Ever since the quarrel between Frederick II. and Wenceslaus, that King had been a devoted champion of the Pope; and in the growing weakness of the Empire, the Pope became more and more the one great Power to which a rising and ambitious king could appeal. Ottakar II. became distinguished as a friend of the Church, not only by his strong support of the Papal power, but by his endowment and development of the monasteries. In this, indeed, he was carrying on that revival of Bohemian life which Wenceslaus had begun after the repulse of the Tartars. But it was evident that these ecclesiastical exemptions must sometimes come into collision with those civic liberties of which we have spoken.

This contradiction was evidently felt by Ottakar; and it showed itself in three different ways. The freedom of trade, which, under certain limitations, was so welcome to the towns, was by no means in accordance with the claims of the abbots. They wished that certain occupations should be carried on under their control; and not that there should be any exchange of the articles connected with those occupations. Thus we find in some of the grants to the monasteries that, while the monks and their dependants are relieved from certain forms of taxation, the exemption is specially limited to those who are not engaged in trade. Secondly, there was an obvious risk of a conflict of authority between the monastic tribunals and those of the city. Thirdly, the records of Brünn, and of its imitators, show that the growing ideas of equality before the law did not always seem to the citizens quite consistent with the privileges claimed by the clergy. Nor must it be supposed that charters to monasteries and charters to towns represented, in the same degree, the ordinary idea of human liberty. The dependants of the abbot were as much at his mercy as those of any feudal lord; and though it might be an advantage for them to escape from the oppressions of the Z̆upani, it was not always certain that the abbot would be a gentler master.

That Ottakar felt the difficulty of this conflict, and desired to compromise between the interests of these rivals for his favour, is strikingly illustrated by the two cases of Hradiste and Litomys̆l. In the former case, Ottakar was particularly anxious to secure the good will of the citizens, because he looked upon their town as a possible bulwark against Hungarian invasion; but the neighbouring convent of Vilegrad feared that the grant of liberties to Hradiste would interfere with the privileges of their convent. The compromise to which Ottakar was forced seems a considerable surrender to ecclesiastical pretensions. The townsmen were to settle in one particular island, for which they were to pay rent to the monastery. The monastery was to retain all its former rights over waters, fisheries, mills, meadows, woods, and corn-fields; and, though the town was to hold a market two days a week, the profit of that market was to go on one day to the king, and on another to the monastery; and, above all, the judge of the town was to be appointed by the monastery. But in this decree there is a provision which seems to suggest how even such a compromise might work for freedom. The common rights in pasture held previously by the townsmen are to be shared with the dependants of the monastery; but the dependants of the monastery in their turn are to share their common rights with the citizens of the town. Thus there would naturally grow up a combination among the dependants of the monasteries, like those unions which, in England, gave such trouble to the abbots of St. Albans and Dunstable.

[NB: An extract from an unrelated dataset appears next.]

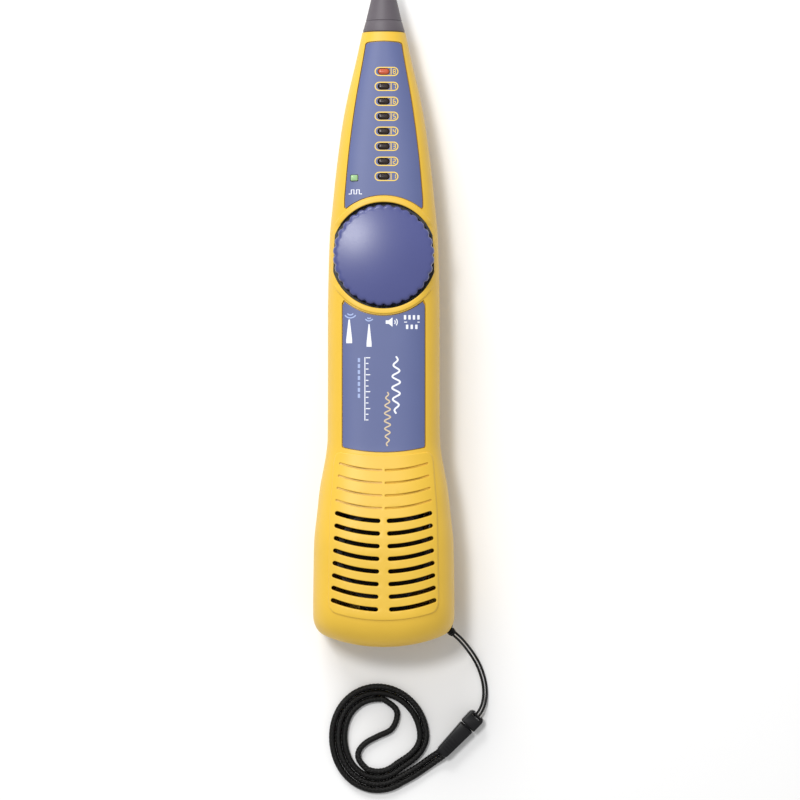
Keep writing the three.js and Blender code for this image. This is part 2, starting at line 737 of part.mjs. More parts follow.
const look = (color, roughness, metalness = 0) =>
  new THREE.MeshStandardMaterial({ color, roughness, metalness });
const YELLOW = look("#efc02e", 0.5);
const LABEL_BLUE = look("#7080b4", 0.55);
const DIAL_BLUE = look("#5c629f", 0.4);
const DARK_GREY = look("#4c4952", 0.6);
const BLACK_PLASTIC = look("#17171a", 0.35);
const CORD_BLACK = look("#141414", 0.9);
const CREAM = look("#e4dfcf", 0.5);
const BOARD_GREEN = look("#1f6b3f", 0.5);
const STEEL = look("#b9bbbd", 0.35, 1);
const GOLD = look("#c79a45", 0.3, 1);
const FERRITE = look("#3a3a3d", 0.7);
const FOAM = look("#37373a", 0.95);
const RED_LIGHT = look("#d8442a", 0.3);
const DARK_LIGHT = look("#26140f", 0.3);
const GREEN_LIGHT = look("#8fc15a", 0.35);
const RED_WIRE = look("#b3231f", 0.5);
const BATTERY_SKIN = look("#2b2f36", 0.4);
const PAPER_CONE = look("#2a2a2c", 0.9);

const probe = new THREE.Group();
const lanyard = new THREE.Group();
const clasp = new THREE.Group();
clasp.position.set(CLASP_START[0], CLASP_START[1], 0);
clasp.rotation.z = Math.atan2(CLASP_END[1] - CLASP_START[1], CLASP_END[0] - CLASP_START[0]);

function add(group, name, made, material) {
  const mesh = new THREE.Mesh(geometryOf(made), material);
  mesh.name = name;
  group.add(mesh);
}

add(probe, "front_case", buildFrontCase(), YELLOW);
add(probe, "rear_case", buildRearCase(), YELLOW);
add(probe, "battery_door", buildBatteryDoor(), YELLOW);
add(probe, "battery_pad", block([-10, 10], [-90, -52], [2.5, 3]), FOAM);
add(probe, "probe_tip", buildTip(), DARK_GREY);
add(probe, "pickup_antenna", buildAntenna(), FERRITE);

add(probe, "upper_label", buildLabel(upperLabelOutline(GAP)), LABEL_BLUE);
add(probe, "lower_label", buildLabel(lowerLabelOutline(GAP)), LABEL_BLUE);
for (let i = 0; i < LIGHTS; i++) {
  const material = i === 0 ? RED_LIGHT : DARK_LIGHT;
  add(probe, "signal_led_" + (i + 1), buildLight(lightCentre(i), 3.8, 2.3), material);
}
add(probe, "sync_led", buildLight(SYNC_LIGHT, 2.4, 2), GREEN_LIGHT);

add(probe, "mode_dial", buildDial(), DIAL_BLUE);
add(probe, "contact_rotor", buildRotor(), CREAM);
add(probe, "rotor_wiper", buildWiper(), GOLD);
add(probe, "dial_screw", buildDialScrew(), STEEL);
add(probe, "detent_spring", buildDetentSpring(), STEEL);

add(probe, "main_board", buildBoard(), BOARD_GREEN);
add(probe, "processor_chip", onBoard([0, -8], 10, 10, 1.2), BLACK_PLASTIC);
add(probe, "amplifier_chip", onBoard([5, -24], 6, 5, 1.6), BLACK_PLASTIC);
add(probe, "crystal_can", buildCrystal([-5, -24]), STEEL);

add(probe, "speaker_frame", speakerPart(SPEAKER_FRAME), STEEL);
add(probe, "speaker_magnet", speakerPart(SPEAKER_MAGNET), FERRITE);
add(probe, "speaker_cone", speakerPart(SPEAKER_CONE), PAPER_CONE);
add(probe, "speaker_gasket", washer(0, SPEAKER_Y, 14, 15.4, 28.2, 28.8, 24), FOAM);
for (const [name, x] of [["speaker_lead_a", -4], ["speaker_lead_b", 4]]) {
  const route = [[x, -68.6, 25], [x, -64, 23.6], [x, -52, 22.4], [x, -42, 21], [x, -35, 18.9]];
  add(probe, name, tube(route, 0.5), BLACK_PLASTIC);
}

add(probe, "battery", buildBattery(), BATTERY_SKIN);
add(probe, "battery_post_plus", buildBatteryPost(-6.35, 2.9), STEEL);
add(probe, "battery_post_minus", buildBatteryPost(6.35, 3.9), STEEL);
add(probe, "battery_snap", block([-11, 11], [-43.2, -40.2], [6, 18]), BLACK_PLASTIC);
for (const [name, x, material] of [
  ["battery_lead_red", -3, RED_WIRE],
  ["battery_lead_black", 3, BLACK_PLASTIC],
]) {
  const route = [[x, -39.9, 10], [x, -37, 10.4], [x, -34, 13], [x, -33, 16]];
  add(probe, name, tube(route, 0.6), material);
}

add(probe, "rj45_jack", buildJack(), BLACK_PLASTIC);
add(probe, "jack_contacts", buildJackContacts(), GOLD);
add(probe, "jack_board", block([-8, 8], [-98.2, -97], [6, 20]), BOARD_GREEN);
add(probe, "jack_ribbon", buildJackRibbon(), CREAM);

SCREWS.forEach((screw, i) => add(probe, "case_screw_" + (i + 1), buildScrew(screw), STEEL));

add(probe, "lanyard_pin", rod(...PIN, 0.95, 6.5, 19.5, 12), STEEL);
add(lanyard, "string_hitch", buildHitch(), CORD_BLACK);
add(lanyard, "string_strand_a", stringStrand(1), CORD_BLACK);
add(lanyard, "string_strand_b", stringStrand(-1), CORD_BLACK);
add(clasp, "clasp_yoke", buildYoke(), BLACK_PLASTIC);
add(clasp, "clasp_sleeve", buildSleeve(), BLACK_PLASTIC);
add(clasp, "wrist_cord_lead", buildCordLead(), CORD_BLACK);
add(lanyard, "wrist_cord_coil", buildCordCoil(), CORD_BLACK);
add(lanyard, "wrist_cord_bight", tube(BIGHT_ROUTE, CORD_R), CORD_BLACK);

lanyard.add(clasp);
probe.add(lanyard);
export default probe;
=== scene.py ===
"""Looks of the tone probe and its wrist lanyard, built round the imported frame.

Shapes are worked out in millimetres in the frame's axes and scaled to metres when a piece is kept.
"""

import json
import math

import bmesh
import bpy
import numpy as np
from mathutils import Matrix, Vector


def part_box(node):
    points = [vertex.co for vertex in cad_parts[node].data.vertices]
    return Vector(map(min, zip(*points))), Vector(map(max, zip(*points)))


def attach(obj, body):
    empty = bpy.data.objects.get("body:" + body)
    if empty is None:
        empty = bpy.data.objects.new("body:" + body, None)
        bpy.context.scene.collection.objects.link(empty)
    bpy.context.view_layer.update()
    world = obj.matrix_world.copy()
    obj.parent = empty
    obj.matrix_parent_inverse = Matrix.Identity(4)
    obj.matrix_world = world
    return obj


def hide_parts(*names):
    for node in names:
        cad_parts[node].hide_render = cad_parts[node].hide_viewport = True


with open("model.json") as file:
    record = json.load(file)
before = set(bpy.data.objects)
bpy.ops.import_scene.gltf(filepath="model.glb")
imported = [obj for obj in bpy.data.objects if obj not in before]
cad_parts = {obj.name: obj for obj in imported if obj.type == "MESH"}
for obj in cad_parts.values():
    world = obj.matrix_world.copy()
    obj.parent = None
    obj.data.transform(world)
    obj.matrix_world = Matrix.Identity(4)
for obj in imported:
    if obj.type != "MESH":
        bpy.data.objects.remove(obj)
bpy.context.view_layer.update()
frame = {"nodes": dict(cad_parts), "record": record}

MM = 0.001
SPLIT_Z = 13.0  # of the joint between the halves
HALF_GAP = 0.15  # half of the gap left there
WALL = 2.2
END_WALL = 2.6
BUTT = -115.0
CASE_END = 93.0
DIAL_Y = 17.0
DIAL_R = 17.1
WELL_R = 17.9
WELL_FLOOR = 23.5
RIM_R = 19.8
PAD_RISE = 0.45  # of the slotted pad over the case
LABEL_SINK = 0.1  # of a label's face under the case's
LABEL_BACK = 0.45
RECESS_FLOOR = 0.75
PRINT_RISE = 0.08
PRINT_ROOT = 0.15


def corners(node):
    """Lowest and highest corner of a CAD node, in millimetres."""
    low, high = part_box(node)
    return np.array(low) / MM, np.array(high) / MM


# ---------- mesh tools


def placed(name, data):
    """A new object in the scene."""
    obj = bpy.data.objects.new(name, data)
    bpy.context.scene.collection.objects.link(obj)
    return obj


def mesh_of(name, vertices, faces):
    """A closed mesh object in millimetres with its faces turned outwards."""
    mesh = bpy.data.meshes.new(name)
    mesh.from_pydata([tuple(map(float, v)) for v in vertices], [], faces)
    made = bmesh.new()
    made.from_mesh(mesh)
    bmesh.ops.recalc_face_normals(made, faces=made.faces)
    made.to_mesh(mesh)
    made.free()
    return placed(name, mesh)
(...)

In the case of Litomys̆l the grants to the monastery and those given to the town are so entangled that it is sometimes difficult to distinguish between the benefits received by the respective recipients of the royal favour; and, in this case, Ottakar seems to have cut the knot by raising Litomys̆l to the ordinary position of a royal town, and thereby emancipating it from the control of the monastery. Ottakar indeed had one sure protection against any possible offence which the Church might fear from the growth of civic liberty. Bruno, Bishop of Olmütz, was his right-hand man in this as in other parts of his work. Himself a German by birth, he warmly encouraged the introduction of German town rights into the cities of Moravia; while, on the other hand, he always succeeded, until the final catastrophe of Ottakar’s life, in strengthening the good understanding between the Pope and the King of Bohemia.

Thus there were now growing up in Bohemia the elements of internal liberty, under the patronage of a king strong and wise enough to hold his own against the nobles. Had Ottakar been content to remain King of Bohemia alone, the effect of his reign on his country might have been permanently beneficial. But it is now necessary to speak of that career of conquest and aggression which raised up against him so many enemies, and which at last put into the hands of his most dangerous rival the weapon by which king and country were alike overthrown.

However evil were the final results of his aggressions, it must be owned that there was a certain plausibility in the justification offered by Ottakar for each of his conquests. To begin with the first and most important of them, the conquest of Austria. The Babenbergers had been undoubtedly troublesome neighbours to the Dukes of Bohemia; and Frederick the Quarrelsome, the last of the line, had been also so oppressive to his subjects that they had appealed to the Emperor to choose them a new duke. On this occasion the King of Bohemia had been one of those to whom the enforcement of the ban of the Empire had been entrusted. When, then, on the death of Frederick the Quarrelsome, the land seemed likely to fall into the hands of the Emperor, or to be torn in pieces by rival claimants, Wenceslaus and Ottakar may have naturally considered it a matter of self-defence to establish their rule, and with it some kind of order, in the lands of so near a neighbour; and they were further encouraged in their attempt by the approval of Pope Innocent IV.

But the latter phases of the conquest are perhaps less excusable, and even somewhat discreditable to Wenceslaus and his son. The Austrian nobles, on the death of the Emperor Frederick had resolved to choose the Margrave of Meissen as their duke, and to send representatives to invite him to accept the ducal crown. On their way through Bohemia, Wenceslaus invited them to a banquet, and tried to cajole them into choosing his son as their duke. The messengers, alarmed and taken by surprise, declared that they had no authority to accept this proposal. Wenceslaus, thereupon, uttered such threats, that the Austrians considered it dangerous to continue their journey; and they returned to their country to reconsider the question.